Retornando ao cenário da vida pessoal de Elza - que sempre esteve presente também na produção artística - é importante salientar que, aos 15 anos de idade, a cantora já havia perdido dois filhos recém-nascidos por desnutrição. Mais tarde, também faleceram Garrinchinha e Gilson, dos quais também era mãe. O primeiro faleceu mediante acidente automobilístico, em 1896, e o segundo, em 2015, por conta de complicações de uma infecção urinária.
Fato também pertinente à produção e à vivência de Elza como mulher foi o envolvimento amoroso dela com Manoel Francisco dos Santos, o Mané Garrincha, em 1962. Na época, a artista foi bastante criticada por se relacionar com o jogador quando ele ainda era casado. Ainda que os dois tenham resolvido assumir o relacionamento formalmente após alguns anos, a relação logo apresentou aspectos problemáticos. Isso foi provocado, principalmente pelo alcoolismo que o jogador desenvolveu. O problema amplificou os atos violentos de Mané Garrincha, que passou a, frequentemente, agredir Elza verbal e fisicamente. A união, que durou mais de 16 anos, acabou pouco antes da morte do jogador, causada por cirrose hepática.
Elza Soares, a voz que embalou um país. Sua estrela sempre brilhará ao nosso lado. pic.twitter.com/q6kiNKQtBR
— CBF Futebol (@CBF_Futebol) January 20, 2022
Twitter de CBF Futebol. (Reprodução: @CBF_Futebol - Twitter)
A artista recentemente demonstrou ter bons sentimentos quanto ao seu ex-marido falecido, mas apontou não gostar de falar sobre essas questões vividas. Apesar disso, as vivências foram bastante refletidas nos posicionamentos sociais da cantora e também nas músicas.

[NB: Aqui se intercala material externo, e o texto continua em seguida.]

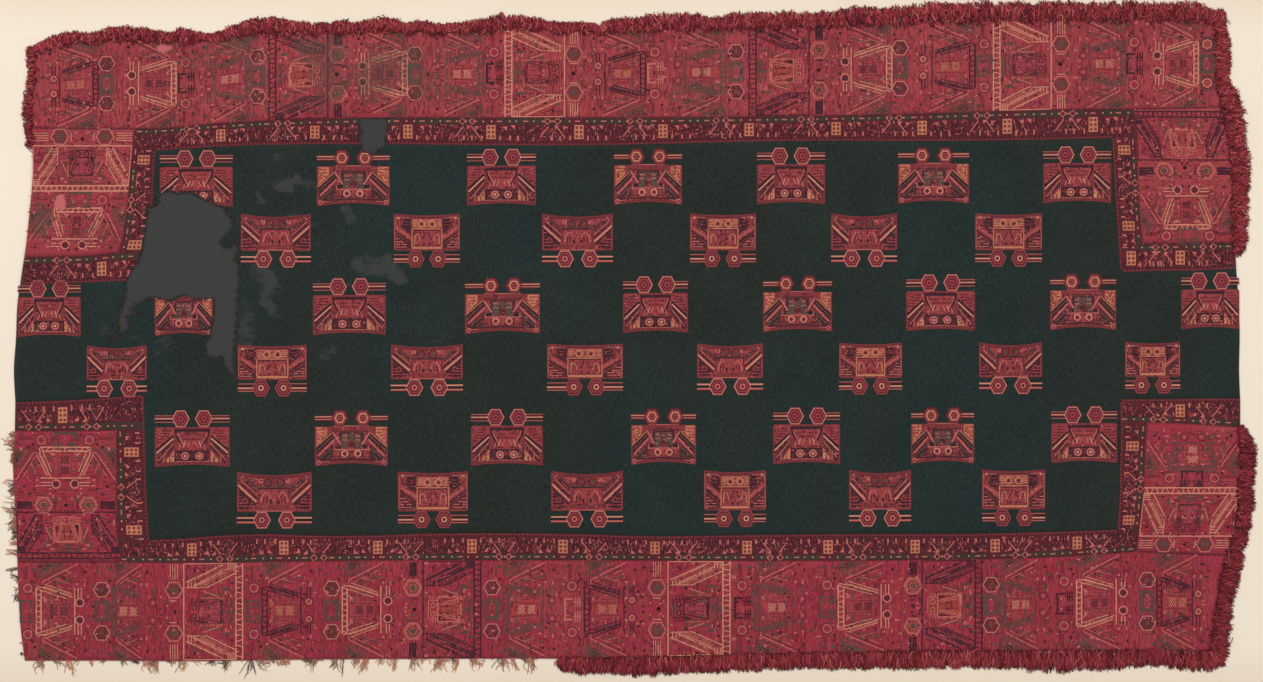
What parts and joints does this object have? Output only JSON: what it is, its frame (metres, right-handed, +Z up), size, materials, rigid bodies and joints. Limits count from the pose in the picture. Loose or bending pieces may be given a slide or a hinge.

Elza Soares foi contemplada em escala mundial com prêmios de reconhecimento por seus trabalhos e com a admiração de milhões de fãs. Isso porque a artista, além de bons trabalhos tecnicamente, produziu arte consciente, que demonstra preocupação com as questões sociais e, principalmente, com as pessoas em situações de vulnerabilidade. A energia de resiliência, expressão e transformação de Elza marcaram para além de sua história. A cantora faleceu no dia 20 de janeiro de 2022, aos 91 anos.
Lançamentos póstumos
O GloboPlay produziu o documentário “Elza & Mané - Amor Em Linhas Tortas”, que já está disponível na plataforma. A produção trata da trajetória da relação entre a cantora e o jogador Mané Garrincha, que foi marcada por instabilidades do início do romance até o seu rompimento. A união de talentos, as declarações, a violência doméstica e a própria separação são tratadas em quatro episódios, com cerca de 50 minutos cada, contando até mesmo com depoimentos da artista antes de seu falecimento.
Outros importantes produtos artísticos a serem lançados ainda esse ano são: o DVD, que foi gravado dois dias antes da morte da cantora no Theatro Municipal de São Paulo, que é uma coletânea com os 16 maiores sucessos da artista; e um álbum que tem como temática central o contexto político brasileiro. O primeiro tem previsão para ser lançado ainda em março e o segundo, antes das eleições de 2022, que ocorrerão em outubro.